[INPUT]

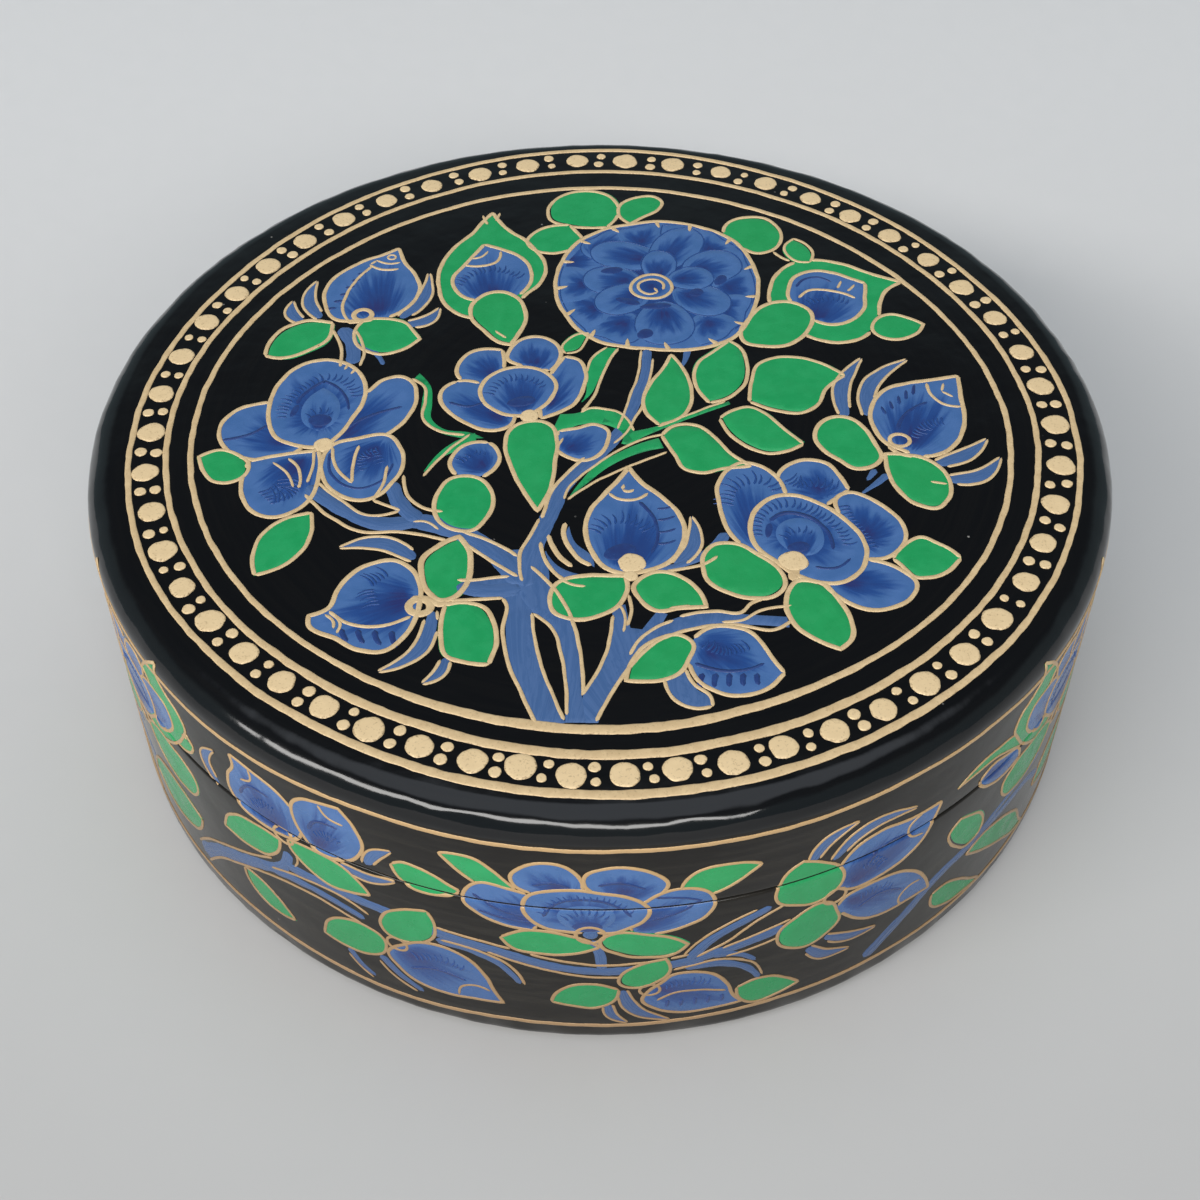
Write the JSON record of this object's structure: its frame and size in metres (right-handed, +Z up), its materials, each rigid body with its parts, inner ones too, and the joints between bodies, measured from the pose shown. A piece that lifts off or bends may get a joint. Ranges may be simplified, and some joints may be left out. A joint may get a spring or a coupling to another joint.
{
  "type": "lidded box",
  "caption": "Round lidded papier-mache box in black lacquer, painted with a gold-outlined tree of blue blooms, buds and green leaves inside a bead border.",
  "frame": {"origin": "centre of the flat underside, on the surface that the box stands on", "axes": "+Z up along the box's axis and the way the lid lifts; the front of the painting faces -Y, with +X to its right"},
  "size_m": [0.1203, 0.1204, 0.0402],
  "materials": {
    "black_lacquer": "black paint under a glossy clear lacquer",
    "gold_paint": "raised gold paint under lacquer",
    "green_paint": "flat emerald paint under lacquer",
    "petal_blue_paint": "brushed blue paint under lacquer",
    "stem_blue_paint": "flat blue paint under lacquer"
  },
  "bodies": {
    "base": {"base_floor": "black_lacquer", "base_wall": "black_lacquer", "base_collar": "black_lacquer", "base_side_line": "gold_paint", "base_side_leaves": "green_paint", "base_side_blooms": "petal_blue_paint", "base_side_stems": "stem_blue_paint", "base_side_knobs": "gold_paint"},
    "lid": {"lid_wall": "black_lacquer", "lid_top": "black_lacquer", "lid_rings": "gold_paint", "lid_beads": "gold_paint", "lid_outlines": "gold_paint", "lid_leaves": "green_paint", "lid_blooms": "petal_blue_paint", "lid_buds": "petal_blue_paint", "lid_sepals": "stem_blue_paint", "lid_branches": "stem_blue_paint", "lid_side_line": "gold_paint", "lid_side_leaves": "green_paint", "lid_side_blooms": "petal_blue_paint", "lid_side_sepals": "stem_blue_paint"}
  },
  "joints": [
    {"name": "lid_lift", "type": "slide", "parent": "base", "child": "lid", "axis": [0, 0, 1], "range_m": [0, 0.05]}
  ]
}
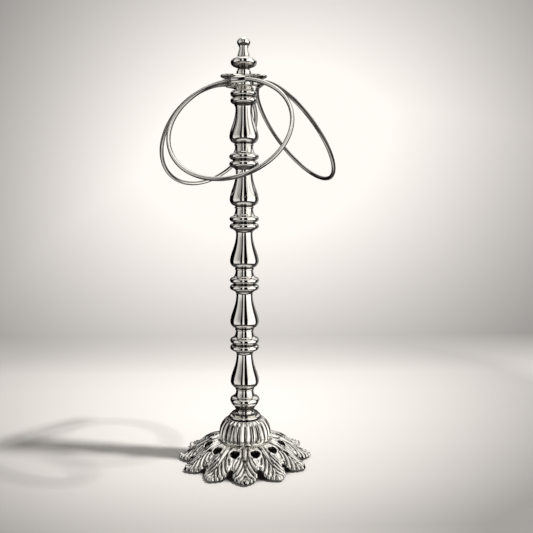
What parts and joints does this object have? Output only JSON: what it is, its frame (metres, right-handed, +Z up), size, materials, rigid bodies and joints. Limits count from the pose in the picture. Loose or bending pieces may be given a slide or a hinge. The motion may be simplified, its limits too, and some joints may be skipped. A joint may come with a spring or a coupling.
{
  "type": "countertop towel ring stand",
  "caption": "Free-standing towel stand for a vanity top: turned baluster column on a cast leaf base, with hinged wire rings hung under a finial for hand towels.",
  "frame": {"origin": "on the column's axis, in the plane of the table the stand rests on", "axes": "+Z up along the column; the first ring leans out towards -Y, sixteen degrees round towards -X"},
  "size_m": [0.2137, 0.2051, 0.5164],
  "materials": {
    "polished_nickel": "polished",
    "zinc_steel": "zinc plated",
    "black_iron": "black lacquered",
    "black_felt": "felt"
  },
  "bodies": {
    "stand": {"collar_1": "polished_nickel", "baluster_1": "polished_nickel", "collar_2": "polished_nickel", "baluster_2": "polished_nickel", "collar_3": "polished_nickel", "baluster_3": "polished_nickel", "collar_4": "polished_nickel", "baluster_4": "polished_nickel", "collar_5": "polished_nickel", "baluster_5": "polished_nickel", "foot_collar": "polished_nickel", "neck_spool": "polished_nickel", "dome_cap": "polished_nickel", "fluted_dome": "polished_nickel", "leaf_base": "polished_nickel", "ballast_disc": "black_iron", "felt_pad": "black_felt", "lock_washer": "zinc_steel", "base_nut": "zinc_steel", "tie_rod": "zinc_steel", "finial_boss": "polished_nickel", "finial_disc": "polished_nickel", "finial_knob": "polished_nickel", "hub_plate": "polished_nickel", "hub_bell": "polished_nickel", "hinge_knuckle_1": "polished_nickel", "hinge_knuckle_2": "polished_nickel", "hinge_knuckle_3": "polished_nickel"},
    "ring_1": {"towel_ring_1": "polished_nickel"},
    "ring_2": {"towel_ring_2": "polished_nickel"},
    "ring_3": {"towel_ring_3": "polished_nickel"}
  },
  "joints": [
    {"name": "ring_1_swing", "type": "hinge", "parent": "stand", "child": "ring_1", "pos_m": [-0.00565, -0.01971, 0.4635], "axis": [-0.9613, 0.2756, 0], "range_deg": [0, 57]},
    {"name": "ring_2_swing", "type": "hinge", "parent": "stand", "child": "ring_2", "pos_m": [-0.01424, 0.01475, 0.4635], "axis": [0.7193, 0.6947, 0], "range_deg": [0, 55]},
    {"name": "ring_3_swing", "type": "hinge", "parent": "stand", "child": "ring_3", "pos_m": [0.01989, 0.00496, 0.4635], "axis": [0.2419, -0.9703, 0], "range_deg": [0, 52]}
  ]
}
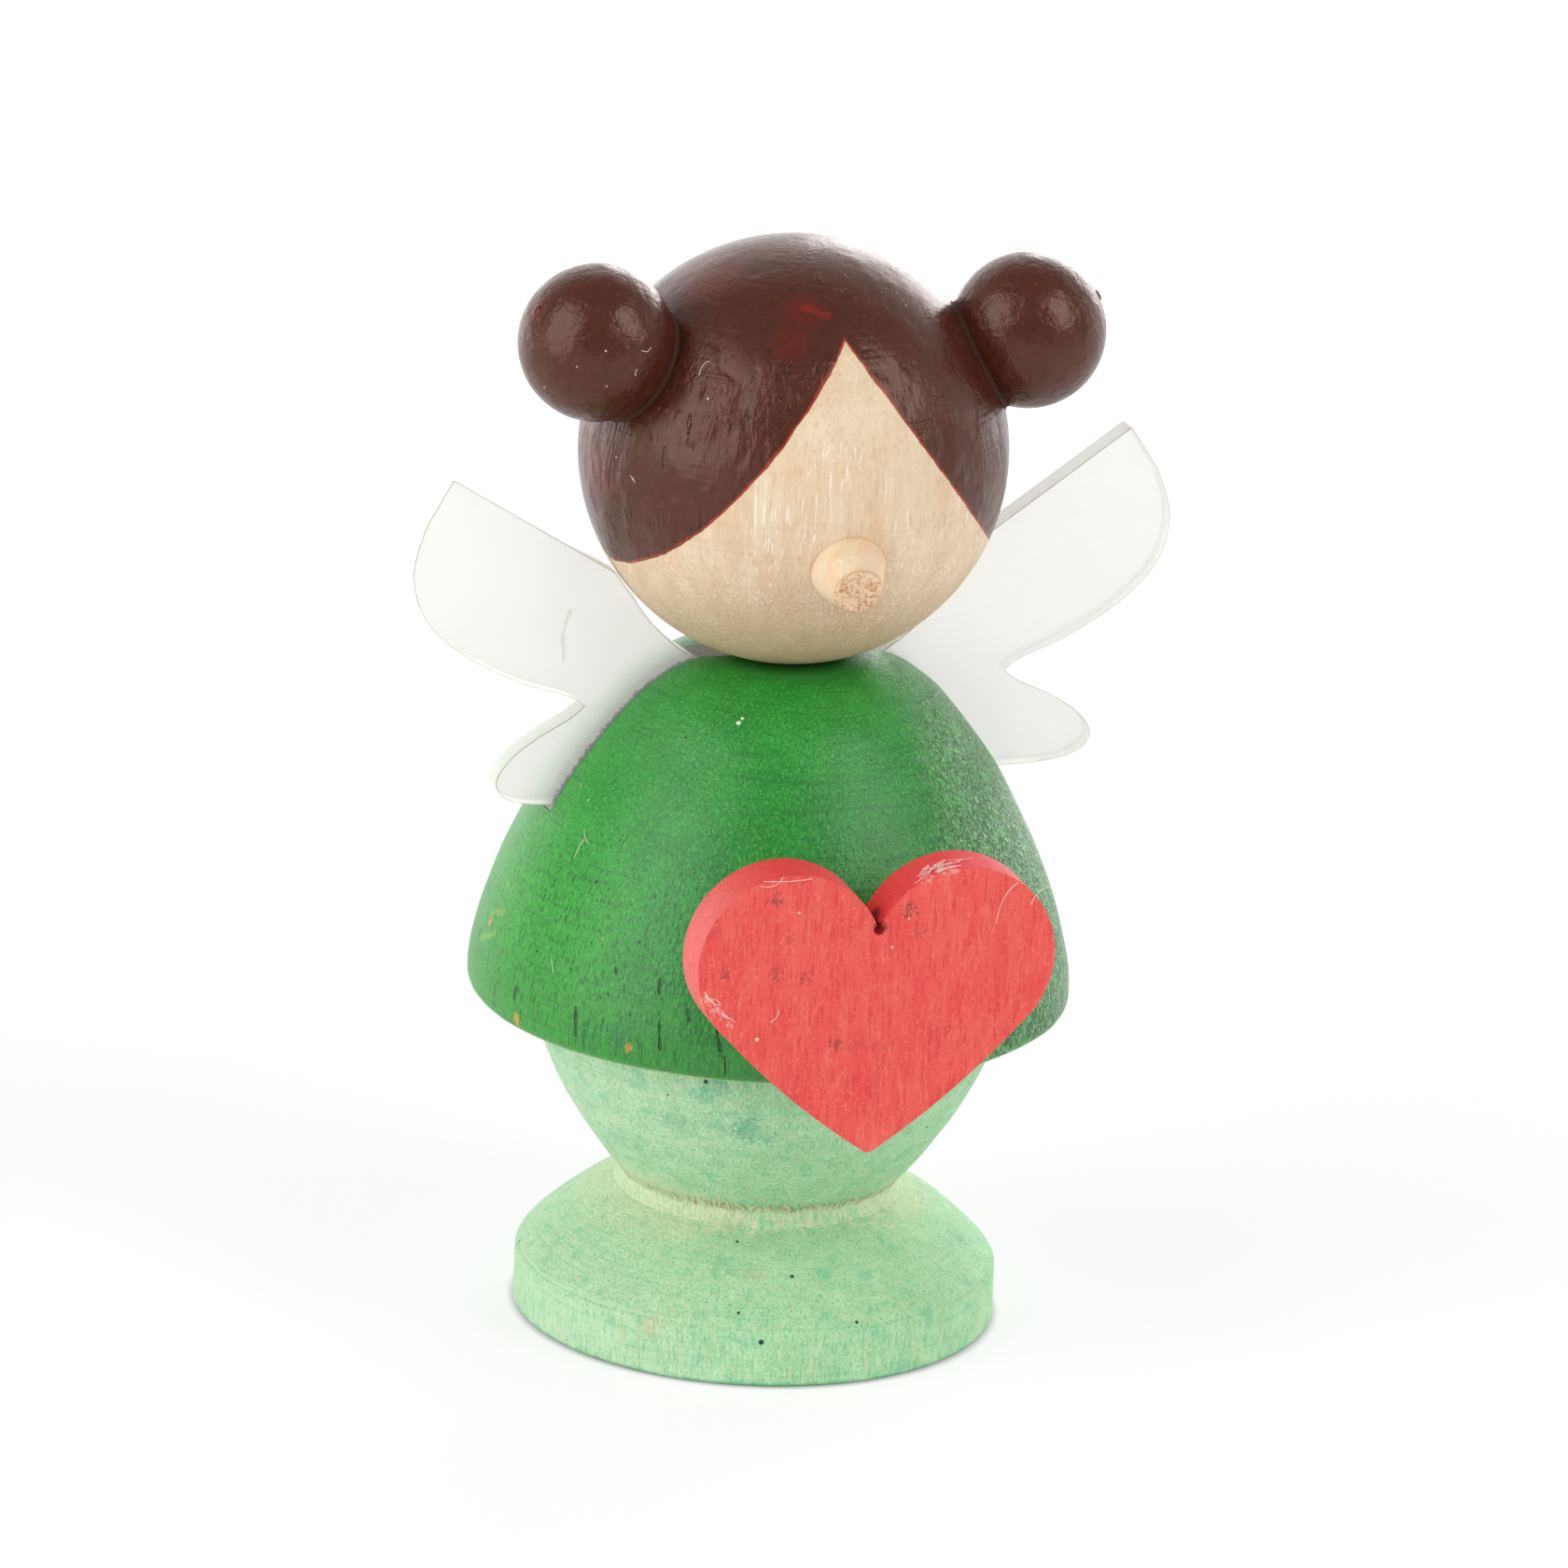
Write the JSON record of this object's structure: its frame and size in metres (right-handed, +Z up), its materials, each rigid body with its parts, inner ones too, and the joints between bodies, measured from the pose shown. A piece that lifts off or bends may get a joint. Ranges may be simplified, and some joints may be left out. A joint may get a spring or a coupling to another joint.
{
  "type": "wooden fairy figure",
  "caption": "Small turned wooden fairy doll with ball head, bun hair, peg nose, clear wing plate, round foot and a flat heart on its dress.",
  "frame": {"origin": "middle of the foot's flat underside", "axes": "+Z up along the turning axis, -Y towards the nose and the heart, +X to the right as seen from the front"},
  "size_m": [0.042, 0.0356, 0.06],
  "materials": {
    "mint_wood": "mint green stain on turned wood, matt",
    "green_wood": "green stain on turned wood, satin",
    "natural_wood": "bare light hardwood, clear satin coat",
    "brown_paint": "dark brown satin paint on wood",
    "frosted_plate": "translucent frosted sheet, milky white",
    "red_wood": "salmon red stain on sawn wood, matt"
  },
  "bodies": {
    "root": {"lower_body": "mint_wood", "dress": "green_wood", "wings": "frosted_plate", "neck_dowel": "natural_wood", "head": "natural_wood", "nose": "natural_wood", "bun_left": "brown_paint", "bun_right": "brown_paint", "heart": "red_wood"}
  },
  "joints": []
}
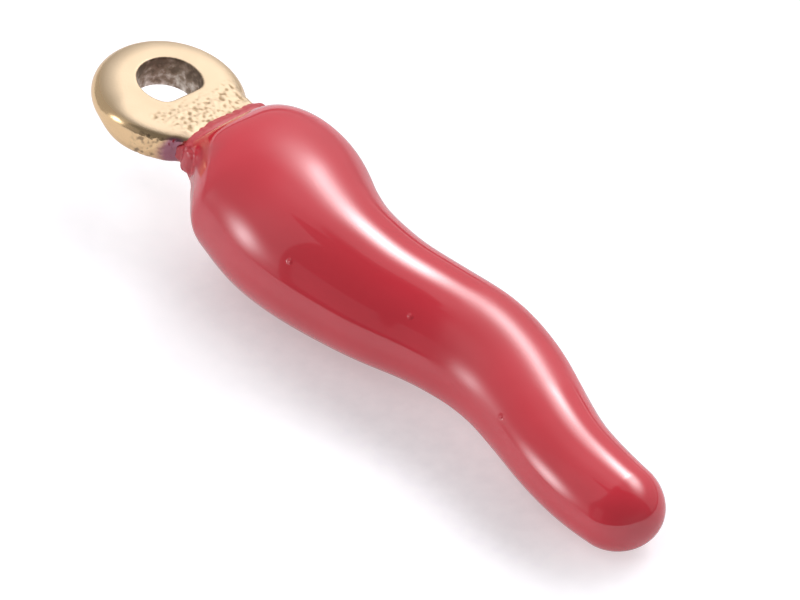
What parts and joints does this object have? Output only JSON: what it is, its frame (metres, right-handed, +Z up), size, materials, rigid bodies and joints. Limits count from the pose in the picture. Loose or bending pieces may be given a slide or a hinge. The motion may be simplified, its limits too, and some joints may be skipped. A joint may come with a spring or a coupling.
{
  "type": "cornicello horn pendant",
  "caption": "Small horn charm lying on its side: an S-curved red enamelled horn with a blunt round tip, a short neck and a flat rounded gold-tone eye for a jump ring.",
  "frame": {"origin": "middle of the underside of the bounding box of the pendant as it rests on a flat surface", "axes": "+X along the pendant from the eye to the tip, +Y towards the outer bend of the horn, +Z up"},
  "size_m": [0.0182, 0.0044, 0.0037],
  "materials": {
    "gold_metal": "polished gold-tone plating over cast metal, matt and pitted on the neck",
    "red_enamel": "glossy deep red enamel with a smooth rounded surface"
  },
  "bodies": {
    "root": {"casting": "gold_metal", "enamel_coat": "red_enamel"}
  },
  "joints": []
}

[GIVEN PROBLEM]
Give an exact copy of the material, leaving out every picture.

[WRITTEN SOLUTION]
Write the JSON record of this object's structure: its frame and size in metres (right-handed, +Z up), its materials, each rigid body with its parts, inner ones too, and the joints between bodies, measured from the pose shown. A piece that lifts off or bends may get a joint. Ranges may be simplified, and some joints may be left out. A joint may get a spring or a coupling to another joint.
{
  "type": "lidded box",
  "caption": "Round lidded papier-mache box in black lacquer, painted with a gold-outlined tree of blue blooms, buds and green leaves inside a bead border.",
  "frame": {"origin": "centre of the flat underside, on the surface that the box stands on", "axes": "+Z up along the box's axis and the way the lid lifts; the front of the painting faces -Y, with +X to its right"},
  "size_m": [0.1203, 0.1204, 0.0402],
  "materials": {
    "black_lacquer": "black paint under a glossy clear lacquer",
    "gold_paint": "raised gold paint under lacquer",
    "green_paint": "flat emerald paint under lacquer",
    "petal_blue_paint": "brushed blue paint under lacquer",
    "stem_blue_paint": "flat blue paint under lacquer"
  },
  "bodies": {
    "base": {"base_floor": "black_lacquer", "base_wall": "black_lacquer", "base_collar": "black_lacquer", "base_side_line": "gold_paint", "base_side_leaves": "green_paint", "base_side_blooms": "petal_blue_paint", "base_side_stems": "stem_blue_paint", "base_side_knobs": "gold_paint"},
    "lid": {"lid_wall": "black_lacquer", "lid_top": "black_lacquer", "lid_rings": "gold_paint", "lid_beads": "gold_paint", "lid_outlines": "gold_paint", "lid_leaves": "green_paint", "lid_blooms": "petal_blue_paint", "lid_buds": "petal_blue_paint", "lid_sepals": "stem_blue_paint", "lid_branches": "stem_blue_paint", "lid_side_line": "gold_paint", "lid_side_leaves": "green_paint", "lid_side_blooms": "petal_blue_paint", "lid_side_sepals": "stem_blue_paint"}
  },
  "joints": [
    {"name": "lid_lift", "type": "slide", "parent": "base", "child": "lid", "axis": [0, 0, 1], "range_m": [0, 0.05]}
  ]
}
What parts and joints does this object have? Output only JSON: what it is, its frame (metres, right-handed, +Z up), size, materials, rigid bodies and joints. Limits count from the pose in the picture. Loose or bending pieces may be given a slide or a hinge. The motion may be simplified, its limits too, and some joints may be skipped. A joint may come with a spring or a coupling.
{
  "type": "countertop towel ring stand",
  "caption": "Free-standing towel stand for a vanity top: turned baluster column on a cast leaf base, with hinged wire rings hung under a finial for hand towels.",
  "frame": {"origin": "on the column's axis, in the plane of the table the stand rests on", "axes": "+Z up along the column; the first ring leans out towards -Y, sixteen degrees round towards -X"},
  "size_m": [0.2137, 0.2051, 0.5164],
  "materials": {
    "polished_nickel": "polished",
    "zinc_steel": "zinc plated",
    "black_iron": "black lacquered",
    "black_felt": "felt"
  },
  "bodies": {
    "stand": {"collar_1": "polished_nickel", "baluster_1": "polished_nickel", "collar_2": "polished_nickel", "baluster_2": "polished_nickel", "collar_3": "polished_nickel", "baluster_3": "polished_nickel", "collar_4": "polished_nickel", "baluster_4": "polished_nickel", "collar_5": "polished_nickel", "baluster_5": "polished_nickel", "foot_collar": "polished_nickel", "neck_spool": "polished_nickel", "dome_cap": "polished_nickel", "fluted_dome": "polished_nickel", "leaf_base": "polished_nickel", "ballast_disc": "black_iron", "felt_pad": "black_felt", "lock_washer": "zinc_steel", "base_nut": "zinc_steel", "tie_rod": "zinc_steel", "finial_boss": "polished_nickel", "finial_disc": "polished_nickel", "finial_knob": "polished_nickel", "hub_plate": "polished_nickel", "hub_bell": "polished_nickel", "hinge_knuckle_1": "polished_nickel", "hinge_knuckle_2": "polished_nickel", "hinge_knuckle_3": "polished_nickel"},
    "ring_1": {"towel_ring_1": "polished_nickel"},
    "ring_2": {"towel_ring_2": "polished_nickel"},
    "ring_3": {"towel_ring_3": "polished_nickel"}
  },
  "joints": [
    {"name": "ring_1_swing", "type": "hinge", "parent": "stand", "child": "ring_1", "pos_m": [-0.00565, -0.01971, 0.4635], "axis": [-0.9613, 0.2756, 0], "range_deg": [0, 57]},
    {"name": "ring_2_swing", "type": "hinge", "parent": "stand", "child": "ring_2", "pos_m": [-0.01424, 0.01475, 0.4635], "axis": [0.7193, 0.6947, 0], "range_deg": [0, 55]},
    {"name": "ring_3_swing", "type": "hinge", "parent": "stand", "child": "ring_3", "pos_m": [0.01989, 0.00496, 0.4635], "axis": [0.2419, -0.9703, 0], "range_deg": [0, 52]}
  ]
}
Write the JSON record of this object's structure: its frame and size in metres (right-handed, +Z up), its materials, each rigid body with its parts, inner ones too, and the joints between bodies, measured from the pose shown. A piece that lifts off or bends may get a joint. Ranges may be simplified, and some joints may be left out. A joint may get a spring or a coupling to another joint.
{
  "type": "wooden fairy figure",
  "caption": "Small turned wooden fairy doll with ball head, bun hair, peg nose, clear wing plate, round foot and a flat heart on its dress.",
  "frame": {"origin": "middle of the foot's flat underside", "axes": "+Z up along the turning axis, -Y towards the nose and the heart, +X to the right as seen from the front"},
  "size_m": [0.042, 0.0356, 0.06],
  "materials": {
    "mint_wood": "mint green stain on turned wood, matt",
    "green_wood": "green stain on turned wood, satin",
    "natural_wood": "bare light hardwood, clear satin coat",
    "brown_paint": "dark brown satin paint on wood",
    "frosted_plate": "translucent frosted sheet, milky white",
    "red_wood": "salmon red stain on sawn wood, matt"
  },
  "bodies": {
    "root": {"lower_body": "mint_wood", "dress": "green_wood", "wings": "frosted_plate", "neck_dowel": "natural_wood", "head": "natural_wood", "nose": "natural_wood", "bun_left": "brown_paint", "bun_right": "brown_paint", "heart": "red_wood"}
  },
  "joints": []
}
What parts and joints does this object have? Output only JSON: what it is, its frame (metres, right-handed, +Z up), size, materials, rigid bodies and joints. Limits count from the pose in the picture. Loose or bending pieces may be given a slide or a hinge. The motion may be simplified, its limits too, and some joints may be skipped. A joint may come with a spring or a coupling.
{
  "type": "cornicello horn pendant",
  "caption": "Small horn charm lying on its side: an S-curved red enamelled horn with a blunt round tip, a short neck and a flat rounded gold-tone eye for a jump ring.",
  "frame": {"origin": "middle of the underside of the bounding box of the pendant as it rests on a flat surface", "axes": "+X along the pendant from the eye to the tip, +Y towards the outer bend of the horn, +Z up"},
  "size_m": [0.0182, 0.0044, 0.0037],
  "materials": {
    "gold_metal": "polished gold-tone plating over cast metal, matt and pitted on the neck",
    "red_enamel": "glossy deep red enamel with a smooth rounded surface"
  },
  "bodies": {
    "root": {"casting": "gold_metal", "enamel_coat": "red_enamel"}
  },
  "joints": []
}